EDIT 1: They work correctly outside training loop, or graph mode to be more exact.

y_pred = tf.random.uniform(shape=[10,], minval=0, maxval=1, dtype='float32')
y_true = tf.random.uniform(shape=[10,], minval=0, maxval=2, dtype='int32')

# first method
class MaskedBXE(tf.keras.losses.Loss):
    def __init__(self, **kwargs):
        super().__init__(**kwargs)
        
    def call(self, y_true, y_pred):
        y_true = tf.squeeze(y_true)
        mask = tf.where(y_true!=2)
        y_true = tf.gather_nd(y_true, mask)
        y_pred = tf.gather_nd(y_pred, mask)
        loss = tf.keras.losses.binary_crossentropy(y_true, y_pred)
        return tf.reduce_mean(loss)

    def get_config(self):
        base_config = super().get_config()
        return {**base_config}

# instantiate
mbxe = MaskedBXE()
print(f'first snippet: {mbxe(y_true, y_pred).numpy()}')


# second method
class MaskedBXE(tf.keras.losses.Loss):
    def __init__(self, **kwargs):
        super().__init__(**kwargs)
    def call(self, y_true, y_pred):
        mask = tf.where(y_true!=2, True, False)
        y_true = y_true[mask]
        y_pred = y_pred[mask]
        loss = tf.keras.losses.binary_crossentropy(y_true, y_pred)
        return tf.reduce_mean(loss)
    
    def get_config(self):
        base_config = super().get_config()
        return {**base_config}
    
# instantiate
mbxe = MaskedBXE()
print(f'second snippet: {mbxe(y_true, y_pred).numpy()}')

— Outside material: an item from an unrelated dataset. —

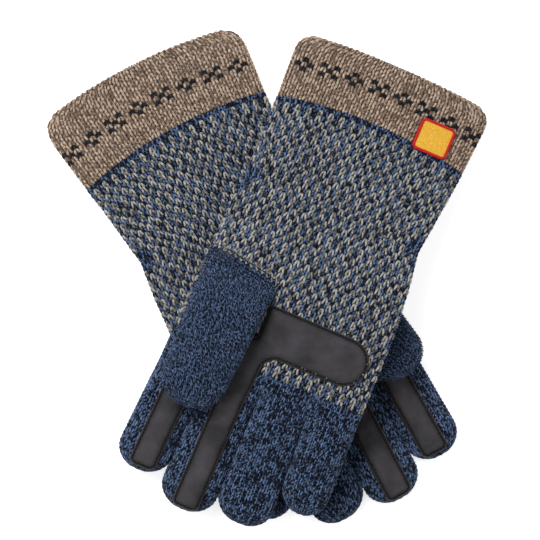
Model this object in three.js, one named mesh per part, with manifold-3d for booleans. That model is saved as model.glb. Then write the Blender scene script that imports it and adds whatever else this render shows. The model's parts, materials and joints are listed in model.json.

first snippet: 1.2907861471176147

second snippet: 1.2907861471176147

EDIT 2: After printing losses in graph mode as @jdehesa suggeted, they differ, which they shouldn't:

class MaskedBXE(tf.keras.losses.Loss):
    def __init__(self, **kwargs):
        super().__init__(**kwargs)
    def call(self, y_true, y_pred):
        # first
        y_t = tf.squeeze(y_true)
        mask = tf.where(y_t!=2)
        y_t = tf.gather_nd(y_t, mask)
        y_p = tf.gather_nd(y_pred, mask)
        loss = tf.keras.losses.binary_crossentropy(y_t, y_p)
        first_loss =  tf.reduce_mean(loss)
        tf.print('first:')
        tf.print(first_loss, summarize=-1)
        # second
        mask = tf.where(y_true!=2, True, False)
        y_t = y_true[mask]
        y_p = y_pred[mask]
        loss = tf.keras.losses.binary_crossentropy(y_t, y_p)
        second_loss = tf.reduce_mean(loss)
        tf.print('second:')
        tf.print(second_loss, summarize=-1)
        return second_loss

first:

0.814215422

second:

0.787778914

first:

0.779697835

second:

0.802924752

. . .

1

There are 1 answers

2
javidcf On BEST ANSWER

I think the problem is that you are inadvertently doing broadcasted operations in the first version, which is giving you the wrong result. This will happen if you batches have shape (?, 1), because of the tf.squeeze operation. Note the shapes in this example

import tensorflow as tf

# Make random y_true and y_pred with shape (10, 1)
tf.random.set_seed(10)
y_true = tf.dtypes.cast(tf.random.uniform((10, 1), 0, 3, dtype=tf.int32), tf.float32)
y_pred = tf.random.uniform((10, 1), 0, 1, dtype=tf.float32)

# first
y_t = tf.squeeze(y_true)
mask = tf.where(y_t != 2)
y_t = tf.gather_nd(y_t, mask)
tf.print(tf.shape(y_t))
# [7]
y_p = tf.gather_nd(y_pred, mask)
tf.print(tf.shape(y_p))
# [7 1]
loss = tf.keras.losses.binary_crossentropy(y_t, y_p)
first_loss =  tf.reduce_mean(loss)
tf.print(tf.shape(loss), summarize=-1)
# [7]
tf.print(first_loss, summarize=-1)
# 0.884061277

# second
mask = tf.where(y_true!=2, True, False)
y_t = y_true[mask]
tf.print(tf.shape(y_t))
# [7]
y_p = y_pred[mask]
tf.print(tf.shape(y_p))
# [7]
loss = tf.keras.losses.binary_crossentropy(y_t, y_p)
tf.print(tf.shape(loss), summarize=-1)
# []
second_loss = tf.reduce_mean(loss)
tf.print(second_loss, summarize=-1)
# 1.15896356

In the first version, both y_t and y_p become broadcasted into 7x7 tensors so the cross-entropy is basically computed "all vs all", and then averaged. In the second case the cross-entropy is only calculated for each pair of corresponding values, which is the correct thing to do.

If you simply remove the tf.squeeze operation in the example above the result is corrected.